As for Putin himself, he spent the week filing paperwork to run for the Kremlin and toured a Caravaggio exhibit at the Pushkin Museum on Tuesday evening, the same time that police were cracking down on protesters and journalists at an unsanctioned rally on Triumfalnaya Ploshchad.

To the untrained eye, it looks like the Kremlin is either sabotaging its own rule or taking a hard stance come hell or high water. But reality is more complex. To some extent, it is the deer-in-the-headlights syndrome. The public has all but withdrawn from politics since 2000, placated by petrodollars. Meanwhile, the current generation of government officials is simply unaccustomed to dealing with people who aren't content with their status as the mute political background for Putin's orchestrated shows. For the first time in his career as national leader, Putin is on the defensive, and he and his team have no standard operational procedures for that.

But for the Kremlin, the issue is also ideological. The political arsenal of the "power vertical" does not include compromise, which is seen as a sign of weakness. This unyielding stance was one key innovation that Putin brought into Russian politics after the 1990s, when the centers of power were many and the federal government had to negotiate with regional officials and powerful businessmen, not boss them around. The current system could be ruined by a sole concession, a precedent that would signal other political players that it is possible to pressure the Kremlin. In a more advanced political culture of checks and balances, players debate, discuss and reason with one another. But the power vertical, which relies on intimidation to get what it needs, was intentionally created with no capability for this kind of maneuvering.

Then there is the question of what the public wants. In short, they want a crackdown on officials: electoral officials accused (with good cause) of rigging the vote; television officials who distort facts in their reporting; and government officials who embezzle state money and get away with it. There are many bureaucrats in Russia, and many of them are passionately loathed. You could say the current class divide is one between state employees, especially the higher-ranking ones, and the rest of the populace.

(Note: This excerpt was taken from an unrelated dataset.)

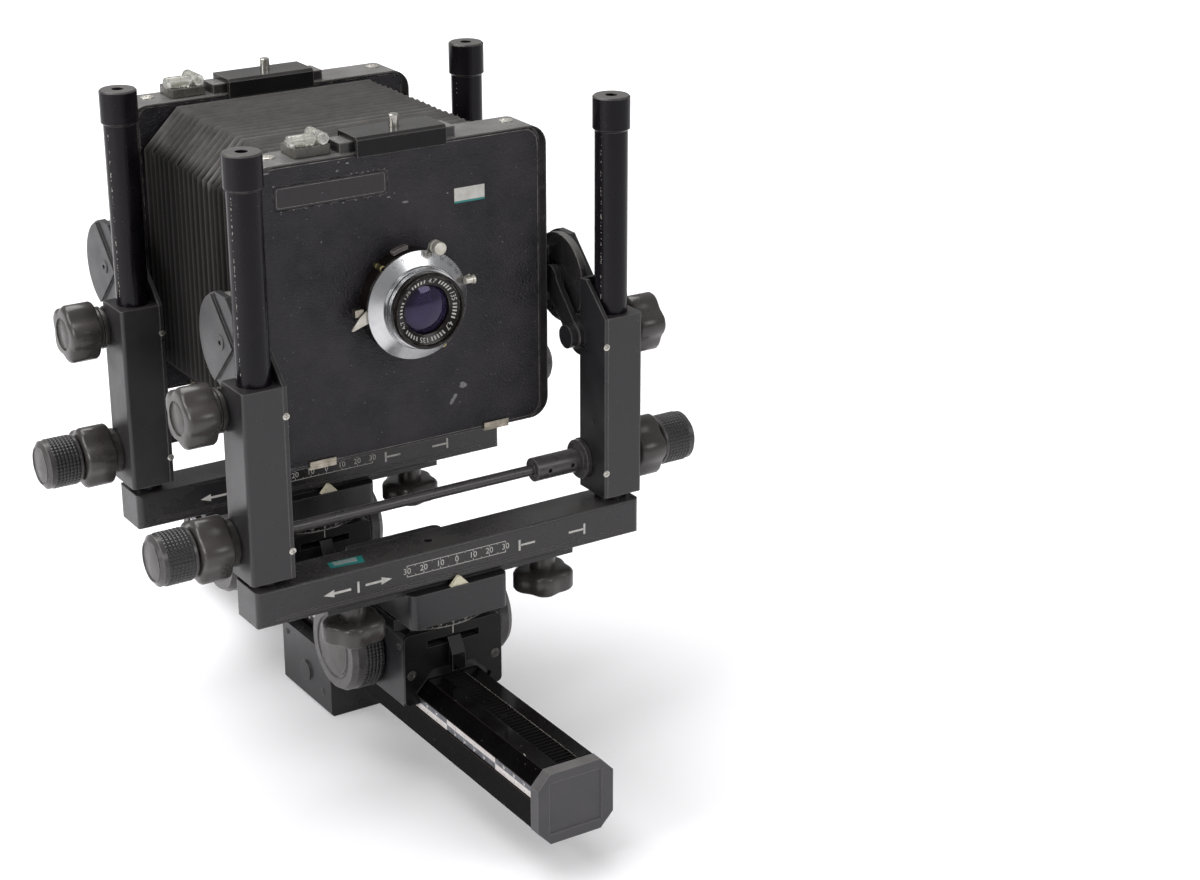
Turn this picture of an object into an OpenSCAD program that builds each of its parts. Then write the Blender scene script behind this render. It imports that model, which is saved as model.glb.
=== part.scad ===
// Large format view camera: two geared standards on an octagonal monorail.
// +Z is up, the lens looks along -Y, X = 0 is the middle plane, Y = 0 holds the
// axes of the front columns and Z = 0 is the bottom of the tripod block.

/* [Rail] */
// Width of the octagonal rail
rail_w = 44; // [42:0.5:48]
// Height of the rail
rail_h = 39; // [37:0.5:42]
// Width of the rail's corner chamfers
rail_chamfer_x = 7; // [5:0.5:8]
// Height of the rail's corner chamfers
rail_chamfer_z = 7.5; // [6:0.5:8]
// Length of the rail between its end caps
rail_l = 416; // [390:1:450]
// Reach of the rail in front of the front columns
rail_front = 123; // [110:1:135]
// Thickness of the rail's end caps
rail_cap_t = 7; // [4:0.5:10]
// How far the end caps stand proud of the rail
rail_cap_proud = 0.5; // [0.2:0.1:1]
// Depth of the scale groove in each side of the rail
groove_depth = 2.9; // [2:0.1:3.5]
// Thickness of the scale tape in the groove
tape_t = 0.3; // [0.1:0.1:0.5]

/* [Gears] */
// Module of the focusing rack
rack_module = 1; // [0.9:0.05:1.1]
// Teeth on the focusing pinion
pinion_teeth = 24; // [22:1:26]
// Width of the focusing rack
rack_w = 12; // [10:0.5:14]
// Module of the rise racks in the columns
rise_module = 0.75; // [0.7:0.05:0.8]
// Teeth on the rise pinions
rise_teeth = 12; // [12:1:13]
// Thinning of each pinion tooth for free running
tooth_backlash = 0.2; // [0.1:0.05:0.3]

/* [Tripod block] */
// Width of the tripod block
block_w = 60; // [56:1:66]
// Length of the tripod block along the rail
block_l = 60; // [50:1:60]
// Solid depth of the block under the rail
block_floor = 19; // [17:0.5:24]
// Diameter of the tripod screw socket
socket_d = 9.5; // [6:0.1:10]
// Depth of the tripod screw socket
socket_depth = 12; // [8:0.5:14]
// Diameter of the rail clamp knob
clamp_knob_d = 30; // [24:1:34]

/* [Standards] */
// Distance between the two standards
standard_gap = 151; // [151:1:165]
// Distance from the columns back to the swing and tilt axes
axis_setback = 38; // [37:0.5:39]

/* [Carriage] */
// Width of each rail carriage
carriage_w = 60; // [58:1:66]
// Length of each carriage with its two cover plates
carriage_l = 90; // [84:1:90]
// Height of each carriage
carriage_h = 41.5; // [40.5:0.5:46]
// How far the carriage reaches down past the rail's top
carriage_reach = 12; // [11:0.5:13]
// Thickness of the carriage cover plates
cover_t = 2; // [1.5:0.25:3]
// Diameter of the focusing knobs
focus_knob_d = 50; // [44:1:50]
// Width of the focusing knobs
focus_knob_w = 19; // [15:1:22]
// Diameter of the focusing shaft
focus_shaft_d = 10; // [8:0.5:12]
// Half width of the latch slot in the front cover plate
latch_slot_w = 16; // [14:0.5:18]
// Width of the latch lever
latch_w = 8; // [6:0.5:9]

/* [Swing and shift] */
// Diameter of the degree table
table_d = 104; // [100:1:108]
// Thickness of the degree table
table_h = 6.5; // [5:0.5:8]
// Diameter of the swing post
post_d = 24; // [20:1:28]
// Width of the carrier block
carrier_w = 59; // [54:1:64]
// Height of the carrier block
carrier_h = 19.5; // [18:0.5:22]
// Length of the sliding tongue in the base bar
tongue_l = 150; // [146:1:152]
// Diameter of the lobed lock knobs under the bar
under_knob_d = 34; // [28:1:34]
// Height of the lobed lock knobs under the bar
under_knob_h = 12.5; // [10:0.5:12.5]
// Place of the swing lock knob left of the middle
swing_lock_x = 56; // [56:1:60]
// Place of the shift lock knob right of the middle
shift_lock_x = 61; // [58:1:64]

/* [Base bar] */
// Bar beyond the column axis at each end
bar_overhang = 10.5; // [9:0.5:14]
// Depth of the base bar, front to back
bar_w = 26; // [24:0.5:30]
// Height of the base bar
bar_h = 20; // [18:0.5:24]
// Length of each moulded end cap
bar_cap_l = 10; // [7:0.5:10]

/* [Columns] */
// Column axis beyond the side of the frame
column_gap = 19; // [19:0.25:20.5]
// Diameter of the columns
column_d = 17.7; // [17:0.1:18]
// Height of the columns above the base bar
column_l = 207.4; // [200:1:220]
// Diameter of the column end caps
column_cap_d = 20; // [19:0.5:22]
// Height of the column end caps
column_cap_h = 18.3; // [14:0.5:22]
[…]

But those officials are Putin's power base, much like the party bureaucracy was Leonid Brezhnev's, and there is a strong social contract between them and the Kremlin. In exchange for unconditional obedience and loyalty, elements of the power vertical get de facto immunity from prosecution. Putin has never sacrificed loyal subordinates no matter their mistakes. If he starts now, he risks losing their support and isolating himself, with no City Halls to ban opposition rallies, no judges to fine or jail protesters for 15 days, and no officials to ensure the desired ballot count during the presidential vote in March.

But the Kremlin, as confused as it might be, does realize the need for change. The Bolotnaya Ploshchad rally was sanctioned, after all, and Putin's ideological mastermind, Vladislav Surkov, personally urged the partial dismantlement of the power vertical in a post-election interview.

But cooing noises are not enough. State propagandists insist that public protests pave the way for "color revolutions." But, in fact, it's the stubbornness of the ruling elite that is fueling the discontent. The best — the only — way to prevent any and all revolutions is to react to the people's legitimate grievances and allegations, not to ignore them.